● **Stated goal**: Locate the line that contains "528 of scene.py on. This part finishes it." in the entries below, then repeat it and every following line through the line that contains "Normal=s.bump(fine, 0.004, s.bump(ripple, 0.05)))", exactly, and no others.

● **Listed records**:
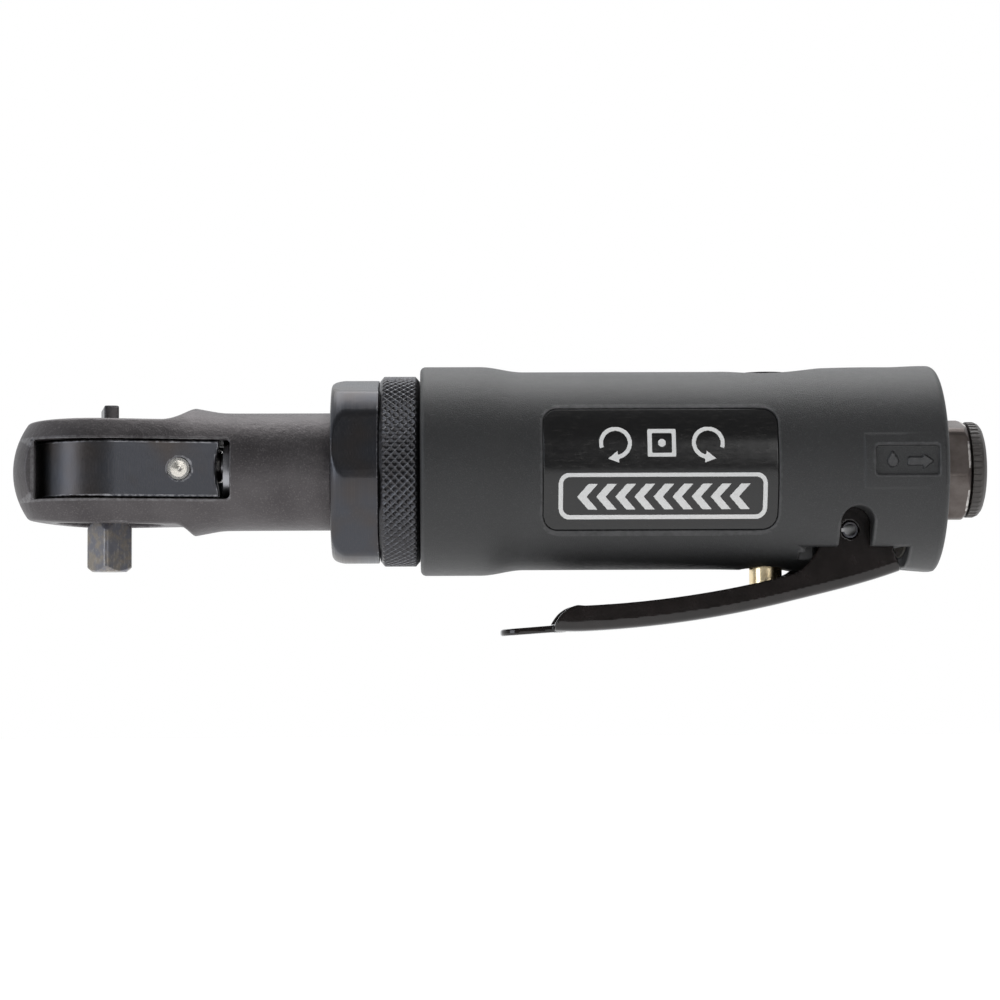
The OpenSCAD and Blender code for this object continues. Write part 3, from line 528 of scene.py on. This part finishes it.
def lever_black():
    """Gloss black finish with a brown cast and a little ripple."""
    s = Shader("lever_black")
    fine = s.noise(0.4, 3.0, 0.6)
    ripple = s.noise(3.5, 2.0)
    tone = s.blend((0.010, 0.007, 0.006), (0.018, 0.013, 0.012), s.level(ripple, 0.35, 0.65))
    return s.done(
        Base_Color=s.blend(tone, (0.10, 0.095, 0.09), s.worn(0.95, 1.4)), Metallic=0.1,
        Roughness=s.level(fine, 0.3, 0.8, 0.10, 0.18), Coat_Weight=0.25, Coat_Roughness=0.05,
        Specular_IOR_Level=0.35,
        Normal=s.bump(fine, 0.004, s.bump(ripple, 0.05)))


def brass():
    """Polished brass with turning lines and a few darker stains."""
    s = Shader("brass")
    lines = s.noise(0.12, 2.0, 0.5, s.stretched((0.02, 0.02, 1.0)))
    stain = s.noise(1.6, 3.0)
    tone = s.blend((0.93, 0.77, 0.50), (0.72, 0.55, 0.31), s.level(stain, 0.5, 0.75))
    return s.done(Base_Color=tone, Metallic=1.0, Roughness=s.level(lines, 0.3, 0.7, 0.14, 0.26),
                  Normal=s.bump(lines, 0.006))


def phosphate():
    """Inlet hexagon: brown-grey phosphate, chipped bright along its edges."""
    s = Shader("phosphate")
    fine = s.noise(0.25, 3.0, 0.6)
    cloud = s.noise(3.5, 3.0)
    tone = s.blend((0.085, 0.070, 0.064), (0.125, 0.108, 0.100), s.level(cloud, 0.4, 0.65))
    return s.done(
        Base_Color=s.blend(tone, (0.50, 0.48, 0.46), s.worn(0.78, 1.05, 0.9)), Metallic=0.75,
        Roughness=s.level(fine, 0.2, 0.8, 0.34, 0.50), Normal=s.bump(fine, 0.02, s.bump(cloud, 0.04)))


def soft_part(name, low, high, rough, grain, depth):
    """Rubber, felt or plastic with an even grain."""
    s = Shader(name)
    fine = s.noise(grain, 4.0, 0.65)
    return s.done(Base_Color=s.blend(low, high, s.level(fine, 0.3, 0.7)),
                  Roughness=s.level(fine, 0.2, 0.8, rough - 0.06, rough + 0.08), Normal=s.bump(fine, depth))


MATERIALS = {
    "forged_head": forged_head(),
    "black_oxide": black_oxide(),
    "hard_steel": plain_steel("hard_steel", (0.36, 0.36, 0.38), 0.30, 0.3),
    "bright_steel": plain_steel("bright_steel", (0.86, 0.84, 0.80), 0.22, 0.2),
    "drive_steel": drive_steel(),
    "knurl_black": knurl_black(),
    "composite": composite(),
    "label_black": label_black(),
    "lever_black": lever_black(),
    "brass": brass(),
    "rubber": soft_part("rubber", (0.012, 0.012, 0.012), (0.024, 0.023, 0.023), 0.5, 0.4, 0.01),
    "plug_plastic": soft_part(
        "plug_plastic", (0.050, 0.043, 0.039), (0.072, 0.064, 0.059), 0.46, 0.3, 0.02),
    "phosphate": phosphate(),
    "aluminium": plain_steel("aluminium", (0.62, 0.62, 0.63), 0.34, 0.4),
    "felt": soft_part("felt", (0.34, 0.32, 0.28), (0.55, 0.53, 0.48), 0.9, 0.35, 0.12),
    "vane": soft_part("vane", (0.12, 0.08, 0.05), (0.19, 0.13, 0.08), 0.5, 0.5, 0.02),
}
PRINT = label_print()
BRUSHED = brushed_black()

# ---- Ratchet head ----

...

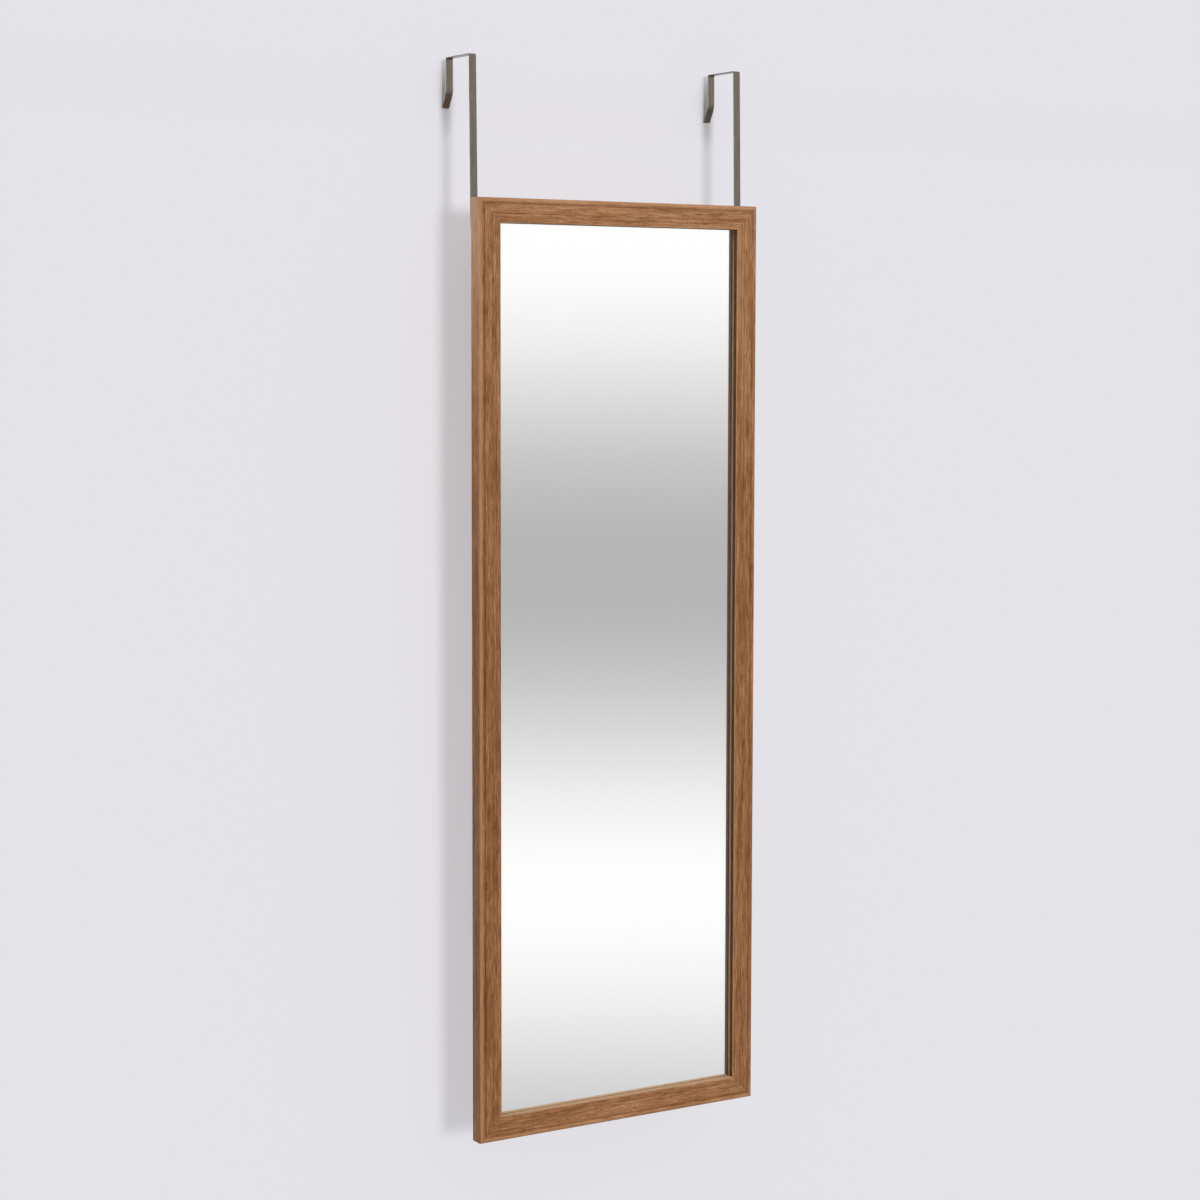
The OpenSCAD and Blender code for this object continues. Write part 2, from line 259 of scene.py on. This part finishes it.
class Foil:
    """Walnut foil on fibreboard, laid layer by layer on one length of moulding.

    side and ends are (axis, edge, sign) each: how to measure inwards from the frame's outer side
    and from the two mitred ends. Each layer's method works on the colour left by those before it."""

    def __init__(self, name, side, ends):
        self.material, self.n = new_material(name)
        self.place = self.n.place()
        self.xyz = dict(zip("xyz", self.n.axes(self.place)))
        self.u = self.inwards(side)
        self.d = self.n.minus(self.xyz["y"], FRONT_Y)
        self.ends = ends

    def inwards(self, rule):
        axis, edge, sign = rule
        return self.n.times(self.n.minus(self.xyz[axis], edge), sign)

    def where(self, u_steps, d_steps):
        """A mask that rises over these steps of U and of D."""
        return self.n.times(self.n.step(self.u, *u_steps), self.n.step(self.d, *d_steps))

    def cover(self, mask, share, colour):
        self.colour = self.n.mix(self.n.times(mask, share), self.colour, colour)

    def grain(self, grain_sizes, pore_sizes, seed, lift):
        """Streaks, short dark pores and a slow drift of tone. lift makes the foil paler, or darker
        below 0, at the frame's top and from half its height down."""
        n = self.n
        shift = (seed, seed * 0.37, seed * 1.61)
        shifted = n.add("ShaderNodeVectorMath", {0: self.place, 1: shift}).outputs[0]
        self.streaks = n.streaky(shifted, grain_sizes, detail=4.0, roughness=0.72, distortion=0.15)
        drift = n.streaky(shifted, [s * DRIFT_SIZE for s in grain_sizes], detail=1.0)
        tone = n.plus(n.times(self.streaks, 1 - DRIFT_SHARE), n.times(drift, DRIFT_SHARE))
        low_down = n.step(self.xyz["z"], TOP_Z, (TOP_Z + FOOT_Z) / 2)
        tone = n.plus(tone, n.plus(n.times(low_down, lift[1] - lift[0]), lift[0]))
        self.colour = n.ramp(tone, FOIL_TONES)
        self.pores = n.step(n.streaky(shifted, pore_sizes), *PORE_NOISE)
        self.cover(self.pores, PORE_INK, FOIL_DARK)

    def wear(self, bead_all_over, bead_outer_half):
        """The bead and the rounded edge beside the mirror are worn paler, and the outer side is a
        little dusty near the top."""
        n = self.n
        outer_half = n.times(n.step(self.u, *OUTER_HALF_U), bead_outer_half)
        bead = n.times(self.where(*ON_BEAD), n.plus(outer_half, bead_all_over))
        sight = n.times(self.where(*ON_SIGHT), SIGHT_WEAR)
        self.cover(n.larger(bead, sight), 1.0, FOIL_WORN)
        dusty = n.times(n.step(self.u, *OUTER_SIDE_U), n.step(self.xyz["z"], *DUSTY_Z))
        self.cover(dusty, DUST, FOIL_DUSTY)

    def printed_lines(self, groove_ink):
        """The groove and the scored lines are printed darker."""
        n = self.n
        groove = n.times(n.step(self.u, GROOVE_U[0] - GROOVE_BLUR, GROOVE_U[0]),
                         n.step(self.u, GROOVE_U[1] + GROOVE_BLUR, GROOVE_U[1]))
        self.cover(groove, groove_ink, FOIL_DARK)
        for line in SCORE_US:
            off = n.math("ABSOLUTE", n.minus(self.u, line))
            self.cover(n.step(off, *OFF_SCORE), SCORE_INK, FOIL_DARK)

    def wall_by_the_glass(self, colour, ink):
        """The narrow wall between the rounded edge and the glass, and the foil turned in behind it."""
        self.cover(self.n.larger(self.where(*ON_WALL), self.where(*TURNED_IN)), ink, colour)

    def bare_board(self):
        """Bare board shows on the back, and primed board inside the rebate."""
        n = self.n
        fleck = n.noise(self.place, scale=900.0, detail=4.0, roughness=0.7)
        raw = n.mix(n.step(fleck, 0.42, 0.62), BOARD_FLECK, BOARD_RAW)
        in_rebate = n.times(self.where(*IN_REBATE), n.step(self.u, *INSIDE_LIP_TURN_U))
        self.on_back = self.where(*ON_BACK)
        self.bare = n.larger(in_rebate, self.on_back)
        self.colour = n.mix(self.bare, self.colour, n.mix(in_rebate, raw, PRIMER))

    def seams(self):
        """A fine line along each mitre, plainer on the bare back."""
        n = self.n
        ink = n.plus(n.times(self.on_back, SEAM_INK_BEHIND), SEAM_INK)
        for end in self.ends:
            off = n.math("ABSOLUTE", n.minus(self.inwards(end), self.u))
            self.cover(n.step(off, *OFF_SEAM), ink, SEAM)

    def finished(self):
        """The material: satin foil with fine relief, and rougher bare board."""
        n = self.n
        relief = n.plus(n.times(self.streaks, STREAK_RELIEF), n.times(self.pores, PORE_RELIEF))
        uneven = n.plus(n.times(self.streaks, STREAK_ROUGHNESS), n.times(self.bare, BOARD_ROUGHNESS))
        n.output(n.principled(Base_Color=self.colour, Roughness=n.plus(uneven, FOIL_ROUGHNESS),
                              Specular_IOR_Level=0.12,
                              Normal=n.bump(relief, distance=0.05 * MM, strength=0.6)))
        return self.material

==

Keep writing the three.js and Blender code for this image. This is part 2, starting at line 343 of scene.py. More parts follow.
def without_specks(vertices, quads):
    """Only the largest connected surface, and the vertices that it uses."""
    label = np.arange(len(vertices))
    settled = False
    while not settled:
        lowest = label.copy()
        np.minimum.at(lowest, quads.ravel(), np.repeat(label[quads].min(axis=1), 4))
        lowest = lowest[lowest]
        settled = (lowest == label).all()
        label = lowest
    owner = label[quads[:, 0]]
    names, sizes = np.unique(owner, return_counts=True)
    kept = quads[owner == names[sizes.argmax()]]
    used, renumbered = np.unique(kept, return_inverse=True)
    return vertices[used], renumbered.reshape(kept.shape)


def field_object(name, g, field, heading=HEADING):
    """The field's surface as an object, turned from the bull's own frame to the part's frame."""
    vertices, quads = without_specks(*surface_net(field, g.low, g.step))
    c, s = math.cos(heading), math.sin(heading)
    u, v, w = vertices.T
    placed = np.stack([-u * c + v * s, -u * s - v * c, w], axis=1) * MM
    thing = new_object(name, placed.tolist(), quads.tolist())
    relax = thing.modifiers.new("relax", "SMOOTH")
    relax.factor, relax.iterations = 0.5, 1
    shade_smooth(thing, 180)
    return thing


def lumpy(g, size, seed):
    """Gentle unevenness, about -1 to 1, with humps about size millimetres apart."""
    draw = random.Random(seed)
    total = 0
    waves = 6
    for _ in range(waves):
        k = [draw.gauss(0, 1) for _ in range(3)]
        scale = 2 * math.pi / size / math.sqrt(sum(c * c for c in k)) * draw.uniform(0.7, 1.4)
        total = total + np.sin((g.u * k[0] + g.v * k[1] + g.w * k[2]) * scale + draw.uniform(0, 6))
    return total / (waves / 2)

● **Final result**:
The OpenSCAD and Blender code for this object continues. Write part 3, from line 528 of scene.py on. This part finishes it.
def lever_black():
    """Gloss black finish with a brown cast and a little ripple."""
    s = Shader("lever_black")
    fine = s.noise(0.4, 3.0, 0.6)
    ripple = s.noise(3.5, 2.0)
    tone = s.blend((0.010, 0.007, 0.006), (0.018, 0.013, 0.012), s.level(ripple, 0.35, 0.65))
    return s.done(
        Base_Color=s.blend(tone, (0.10, 0.095, 0.09), s.worn(0.95, 1.4)), Metallic=0.1,
        Roughness=s.level(fine, 0.3, 0.8, 0.10, 0.18), Coat_Weight=0.25, Coat_Roughness=0.05,
        Specular_IOR_Level=0.35,
        Normal=s.bump(fine, 0.004, s.bump(ripple, 0.05)))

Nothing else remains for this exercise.